Abstract

Golang has established itself as a powerful programming language for developing concurrent systems through its implementation of lightweight goroutines, channels, and synchronization primitives. This article presents a comprehensive examination of concurrency patterns in Golang across various domains, highlighting their performance characteristics and real-world applications. The Communicating Sequential Processes (CSP) foundation of Go's concurrency model enables developers to create sophisticated concurrency patterns that significantly reduce code complexity while maintaining performance comparable to lower-level implementations.
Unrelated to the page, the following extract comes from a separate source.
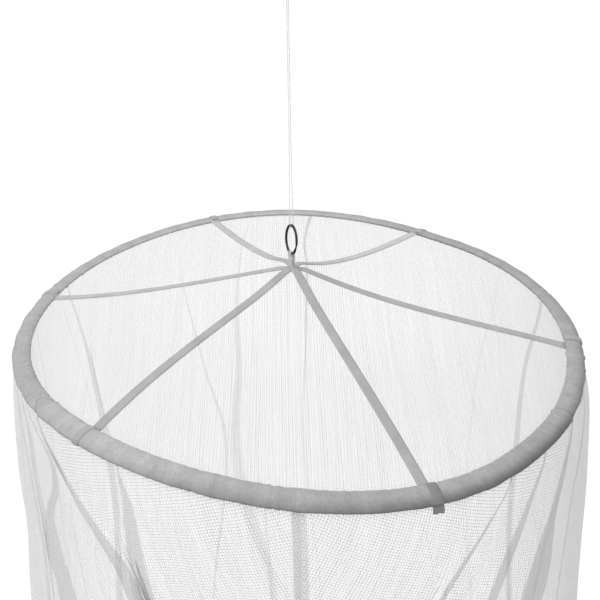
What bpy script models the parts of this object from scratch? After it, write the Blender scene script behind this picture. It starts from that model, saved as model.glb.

Through evaluation of production deployments and controlled experiments, the article demonstrates how different concurrency patterns—including buffered channels for event processing, task parallelism for data enrichment, and advanced coordination techniques like fan-out/fan-in and worker pools—deliver measurable improvements in throughput, latency, and resource utilization. These patterns provide distinct advantages in specific contexts, with worker pools excelling in predictable workloads and channel-based pipelines offering superior adaptability for variable traffic. The decoupled nature of Go's concurrency model promotes fault isolation and simplifies testing while reducing potential race conditions compared to traditional threading approaches. The findings presented offer practical guidance for selecting optimal concurrency strategies based on workload characteristics, enabling software engineers to make informed architectural decisions when implementing concurrent systems in Golang.